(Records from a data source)
§ §

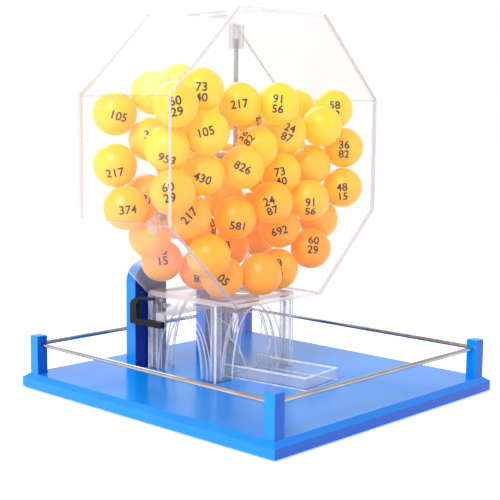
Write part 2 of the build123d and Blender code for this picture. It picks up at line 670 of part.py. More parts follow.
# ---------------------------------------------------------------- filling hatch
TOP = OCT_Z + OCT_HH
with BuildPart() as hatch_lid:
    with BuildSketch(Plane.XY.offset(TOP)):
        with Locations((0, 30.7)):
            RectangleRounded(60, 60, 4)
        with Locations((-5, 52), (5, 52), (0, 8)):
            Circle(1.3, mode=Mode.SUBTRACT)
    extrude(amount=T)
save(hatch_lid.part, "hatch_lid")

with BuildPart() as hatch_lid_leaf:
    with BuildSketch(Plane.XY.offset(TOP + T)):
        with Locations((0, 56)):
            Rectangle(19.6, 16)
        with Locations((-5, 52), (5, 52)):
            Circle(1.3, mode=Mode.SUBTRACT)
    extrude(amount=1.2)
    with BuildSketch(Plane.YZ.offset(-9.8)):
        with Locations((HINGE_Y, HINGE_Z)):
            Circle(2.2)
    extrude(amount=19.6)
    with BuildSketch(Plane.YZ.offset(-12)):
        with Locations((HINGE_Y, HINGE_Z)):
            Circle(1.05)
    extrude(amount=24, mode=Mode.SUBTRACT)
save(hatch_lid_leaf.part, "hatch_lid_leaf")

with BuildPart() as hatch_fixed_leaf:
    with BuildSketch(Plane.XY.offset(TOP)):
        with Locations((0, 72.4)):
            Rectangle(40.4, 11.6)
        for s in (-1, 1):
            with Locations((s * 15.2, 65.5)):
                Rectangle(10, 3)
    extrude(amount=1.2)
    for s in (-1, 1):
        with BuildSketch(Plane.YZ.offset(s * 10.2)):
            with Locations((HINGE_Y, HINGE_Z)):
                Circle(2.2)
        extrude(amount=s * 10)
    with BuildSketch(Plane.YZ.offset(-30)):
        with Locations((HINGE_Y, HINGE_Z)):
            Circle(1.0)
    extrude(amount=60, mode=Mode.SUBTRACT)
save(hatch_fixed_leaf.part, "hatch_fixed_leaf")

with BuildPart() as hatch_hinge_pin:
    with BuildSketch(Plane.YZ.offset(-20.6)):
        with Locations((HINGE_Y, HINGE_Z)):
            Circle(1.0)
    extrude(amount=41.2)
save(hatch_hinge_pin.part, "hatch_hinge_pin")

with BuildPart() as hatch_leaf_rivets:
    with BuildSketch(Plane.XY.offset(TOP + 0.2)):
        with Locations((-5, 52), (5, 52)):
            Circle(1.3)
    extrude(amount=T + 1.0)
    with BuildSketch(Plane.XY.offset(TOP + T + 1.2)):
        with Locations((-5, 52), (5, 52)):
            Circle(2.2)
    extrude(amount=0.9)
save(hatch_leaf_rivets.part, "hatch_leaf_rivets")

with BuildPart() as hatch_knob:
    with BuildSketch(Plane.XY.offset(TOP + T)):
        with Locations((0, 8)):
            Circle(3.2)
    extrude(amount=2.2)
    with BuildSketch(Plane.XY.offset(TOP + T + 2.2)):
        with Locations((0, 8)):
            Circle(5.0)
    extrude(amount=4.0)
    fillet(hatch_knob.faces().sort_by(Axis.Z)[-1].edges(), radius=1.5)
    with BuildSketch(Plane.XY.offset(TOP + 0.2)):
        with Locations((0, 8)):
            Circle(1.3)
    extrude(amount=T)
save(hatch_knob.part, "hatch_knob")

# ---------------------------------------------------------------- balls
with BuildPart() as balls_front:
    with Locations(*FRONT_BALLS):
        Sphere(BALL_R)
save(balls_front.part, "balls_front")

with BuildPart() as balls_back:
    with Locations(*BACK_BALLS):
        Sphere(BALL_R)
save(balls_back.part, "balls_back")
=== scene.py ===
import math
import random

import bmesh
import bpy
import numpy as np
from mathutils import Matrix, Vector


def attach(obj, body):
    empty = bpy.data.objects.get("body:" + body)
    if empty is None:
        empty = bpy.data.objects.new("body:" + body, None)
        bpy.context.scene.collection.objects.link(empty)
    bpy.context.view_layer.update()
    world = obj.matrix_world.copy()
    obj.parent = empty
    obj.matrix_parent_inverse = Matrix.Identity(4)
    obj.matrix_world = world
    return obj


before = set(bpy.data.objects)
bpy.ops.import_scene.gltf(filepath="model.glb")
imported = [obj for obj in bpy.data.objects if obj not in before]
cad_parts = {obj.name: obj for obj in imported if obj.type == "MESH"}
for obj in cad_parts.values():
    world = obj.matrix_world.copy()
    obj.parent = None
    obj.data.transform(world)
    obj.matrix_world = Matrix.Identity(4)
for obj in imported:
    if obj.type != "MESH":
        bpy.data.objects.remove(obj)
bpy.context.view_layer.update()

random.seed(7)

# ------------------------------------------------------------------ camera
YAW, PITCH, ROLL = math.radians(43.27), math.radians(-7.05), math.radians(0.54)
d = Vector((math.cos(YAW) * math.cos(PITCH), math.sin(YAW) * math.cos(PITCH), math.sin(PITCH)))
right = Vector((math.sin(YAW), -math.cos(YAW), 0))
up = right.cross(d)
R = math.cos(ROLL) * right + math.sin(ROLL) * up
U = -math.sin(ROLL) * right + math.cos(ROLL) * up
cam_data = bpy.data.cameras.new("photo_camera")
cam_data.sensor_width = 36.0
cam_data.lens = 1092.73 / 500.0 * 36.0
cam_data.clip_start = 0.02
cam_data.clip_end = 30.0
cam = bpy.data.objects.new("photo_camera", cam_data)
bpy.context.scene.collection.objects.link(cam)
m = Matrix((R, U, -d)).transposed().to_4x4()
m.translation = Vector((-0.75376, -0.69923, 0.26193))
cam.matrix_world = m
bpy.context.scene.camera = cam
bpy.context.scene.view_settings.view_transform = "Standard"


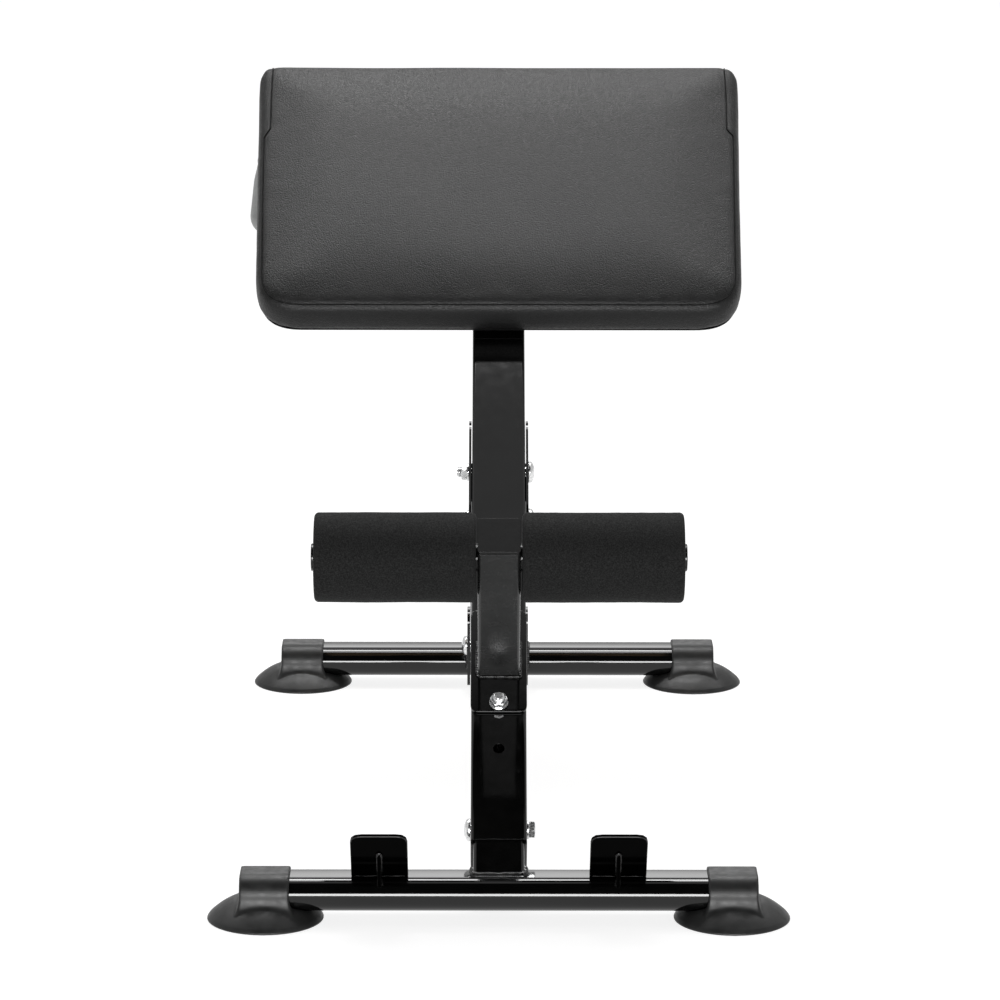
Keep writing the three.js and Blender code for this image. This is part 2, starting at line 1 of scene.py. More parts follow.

§ §

Exercise description: Go through the listing and print each line exactly as it appears.

Final answer:
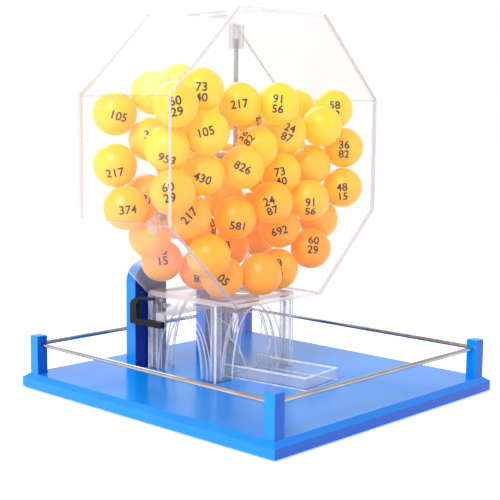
Write part 2 of the build123d and Blender code for this picture. It picks up at line 670 of part.py. More parts follow.
# ---------------------------------------------------------------- filling hatch
TOP = OCT_Z + OCT_HH
with BuildPart() as hatch_lid:
    with BuildSketch(Plane.XY.offset(TOP)):
        with Locations((0, 30.7)):
            RectangleRounded(60, 60, 4)
        with Locations((-5, 52), (5, 52), (0, 8)):
            Circle(1.3, mode=Mode.SUBTRACT)
    extrude(amount=T)
save(hatch_lid.part, "hatch_lid")

with BuildPart() as hatch_lid_leaf:
    with BuildSketch(Plane.XY.offset(TOP + T)):
        with Locations((0, 56)):
            Rectangle(19.6, 16)
        with Locations((-5, 52), (5, 52)):
            Circle(1.3, mode=Mode.SUBTRACT)
    extrude(amount=1.2)
    with BuildSketch(Plane.YZ.offset(-9.8)):
        with Locations((HINGE_Y, HINGE_Z)):
            Circle(2.2)
    extrude(amount=19.6)
    with BuildSketch(Plane.YZ.offset(-12)):
        with Locations((HINGE_Y, HINGE_Z)):
            Circle(1.05)
    extrude(amount=24, mode=Mode.SUBTRACT)
save(hatch_lid_leaf.part, "hatch_lid_leaf")

with BuildPart() as hatch_fixed_leaf:
    with BuildSketch(Plane.XY.offset(TOP)):
        with Locations((0, 72.4)):
            Rectangle(40.4, 11.6)
        for s in (-1, 1):
            with Locations((s * 15.2, 65.5)):
                Rectangle(10, 3)
    extrude(amount=1.2)
    for s in (-1, 1):
        with BuildSketch(Plane.YZ.offset(s * 10.2)):
            with Locations((HINGE_Y, HINGE_Z)):
                Circle(2.2)
        extrude(amount=s * 10)
    with BuildSketch(Plane.YZ.offset(-30)):
        with Locations((HINGE_Y, HINGE_Z)):
            Circle(1.0)
    extrude(amount=60, mode=Mode.SUBTRACT)
save(hatch_fixed_leaf.part, "hatch_fixed_leaf")

with BuildPart() as hatch_hinge_pin:
    with BuildSketch(Plane.YZ.offset(-20.6)):
        with Locations((HINGE_Y, HINGE_Z)):
            Circle(1.0)
    extrude(amount=41.2)
save(hatch_hinge_pin.part, "hatch_hinge_pin")

with BuildPart() as hatch_leaf_rivets:
    with BuildSketch(Plane.XY.offset(TOP + 0.2)):
        with Locations((-5, 52), (5, 52)):
            Circle(1.3)
    extrude(amount=T + 1.0)
    with BuildSketch(Plane.XY.offset(TOP + T + 1.2)):
        with Locations((-5, 52), (5, 52)):
            Circle(2.2)
    extrude(amount=0.9)
save(hatch_leaf_rivets.part, "hatch_leaf_rivets")

with BuildPart() as hatch_knob:
    with BuildSketch(Plane.XY.offset(TOP + T)):
        with Locations((0, 8)):
            Circle(3.2)
    extrude(amount=2.2)
    with BuildSketch(Plane.XY.offset(TOP + T + 2.2)):
        with Locations((0, 8)):
            Circle(5.0)
    extrude(amount=4.0)
    fillet(hatch_knob.faces().sort_by(Axis.Z)[-1].edges(), radius=1.5)
    with BuildSketch(Plane.XY.offset(TOP + 0.2)):
        with Locations((0, 8)):
            Circle(1.3)
    extrude(amount=T)
save(hatch_knob.part, "hatch_knob")

# ---------------------------------------------------------------- balls
with BuildPart() as balls_front:
    with Locations(*FRONT_BALLS):
        Sphere(BALL_R)
save(balls_front.part, "balls_front")

with BuildPart() as balls_back:
    with Locations(*BACK_BALLS):
        Sphere(BALL_R)
save(balls_back.part, "balls_back")
=== scene.py ===
import math
import random

import bmesh
import bpy
import numpy as np
from mathutils import Matrix, Vector


def attach(obj, body):
    empty = bpy.data.objects.get("body:" + body)
    if empty is None:
        empty = bpy.data.objects.new("body:" + body, None)
        bpy.context.scene.collection.objects.link(empty)
    bpy.context.view_layer.update()
    world = obj.matrix_world.copy()
    obj.parent = empty
    obj.matrix_parent_inverse = Matrix.Identity(4)
    obj.matrix_world = world
    return obj


before = set(bpy.data.objects)
bpy.ops.import_scene.gltf(filepath="model.glb")
imported = [obj for obj in bpy.data.objects if obj not in before]
cad_parts = {obj.name: obj for obj in imported if obj.type == "MESH"}
for obj in cad_parts.values():
    world = obj.matrix_world.copy()
    obj.parent = None
    obj.data.transform(world)
    obj.matrix_world = Matrix.Identity(4)
for obj in imported:
    if obj.type != "MESH":
        bpy.data.objects.remove(obj)
bpy.context.view_layer.update()

random.seed(7)

# ------------------------------------------------------------------ camera
YAW, PITCH, ROLL = math.radians(43.27), math.radians(-7.05), math.radians(0.54)
d = Vector((math.cos(YAW) * math.cos(PITCH), math.sin(YAW) * math.cos(PITCH), math.sin(PITCH)))
right = Vector((math.sin(YAW), -math.cos(YAW), 0))
up = right.cross(d)
R = math.cos(ROLL) * right + math.sin(ROLL) * up
U = -math.sin(ROLL) * right + math.cos(ROLL) * up
cam_data = bpy.data.cameras.new("photo_camera")
cam_data.sensor_width = 36.0
cam_data.lens = 1092.73 / 500.0 * 36.0
cam_data.clip_start = 0.02
cam_data.clip_end = 30.0
cam = bpy.data.objects.new("photo_camera", cam_data)
bpy.context.scene.collection.objects.link(cam)
m = Matrix((R, U, -d)).transposed().to_4x4()
m.translation = Vector((-0.75376, -0.69923, 0.26193))
cam.matrix_world = m
bpy.context.scene.camera = cam
bpy.context.scene.view_settings.view_transform = "Standard"


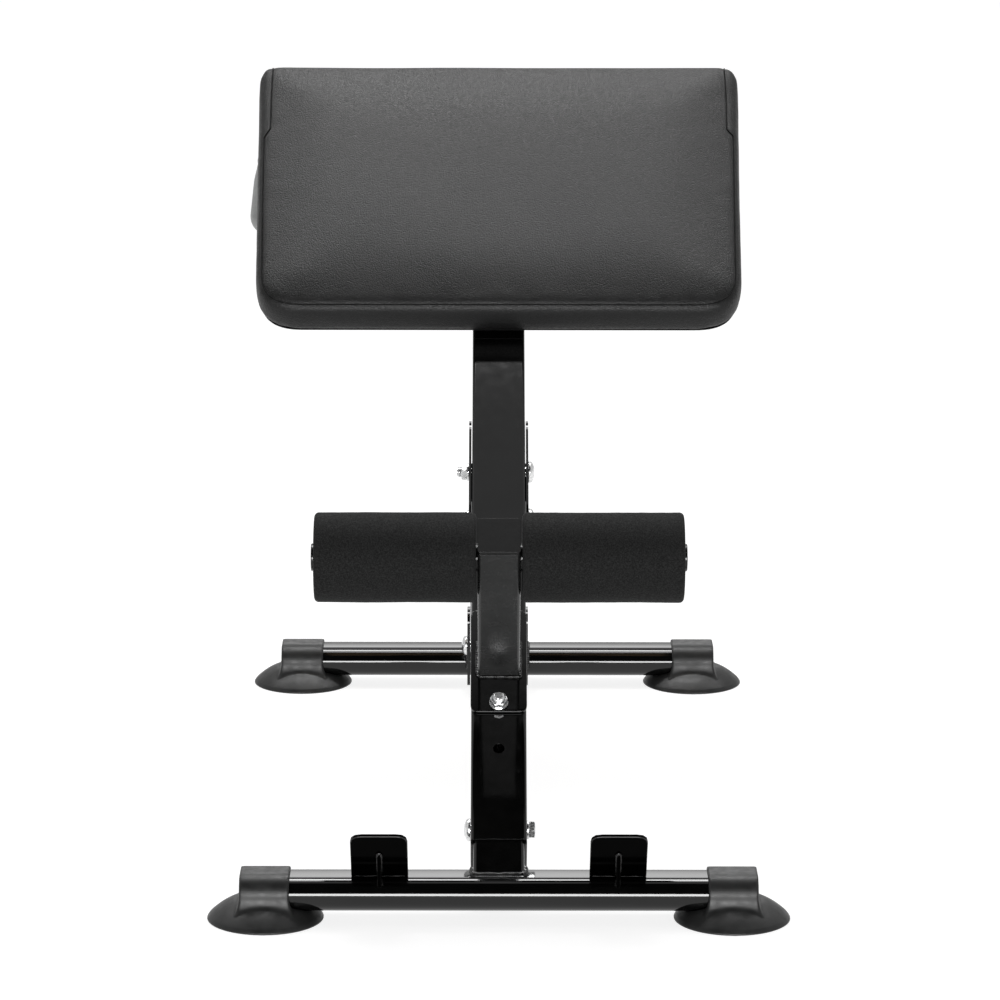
Keep writing the three.js and Blender code for this image. This is part 2, starting at line 1 of scene.py. More parts follow.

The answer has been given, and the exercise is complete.